Energies, Vol. 18, Pages 5395: NVH Optimization of Motor Based on Distributed Mathematical Model Under PWM Control
Energies doi: 10.3390/en18205395
Authors:
Kai Zhao
Zhihui Jin
Jian Luo
For the combination of finite elements and control circuits, the calculation is complex and time-consuming, making direct optimization impractical. In this paper, a new distributed node and magnetic circuit model is proposed to simulate the spatial and temporal variation of the distributed air-gap magnetic density with the current and rotor angle and solve the electromagnetic force wave variation. Compared to other distributed flux-linkage models, the proposed model not only considers the radial magnetic path but also connects adjacent magnetic paths tangentially. The inclusion of this tangential path enhances the mutual interaction between magnetic circuits, leading to a more accurate model.
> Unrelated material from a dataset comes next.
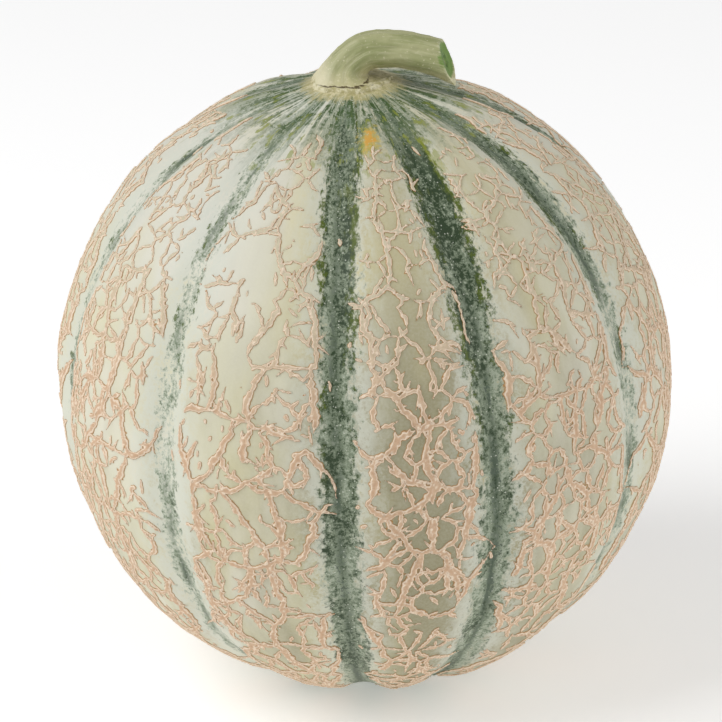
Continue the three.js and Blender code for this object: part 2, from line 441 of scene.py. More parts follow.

Based on the control circuit model, the electromagnetic force wave changes caused by the harmonic currents under various circuits and operating conditions are calculated, the topology is analyzed and optimized to mitigate critical harmonics, the electromagnetic force wave is reduced, and finally, the model accuracy is verified experimentally. While most distributed flux-linkage models are applied to the optimization of motor performance metrics such as the magnetomotive force (MMF), power, and torque, this paper applies the model to the optimization of the magnetic field strength, the harmonic content, and the corresponding noise, vibration, and harshness (NVH), demonstrating a broader range of applications. This method can be coupled with the control circuit to analyze the changes in electromagnetic force waves and quickly optimize them, improving the accuracy and efficiency of research and development.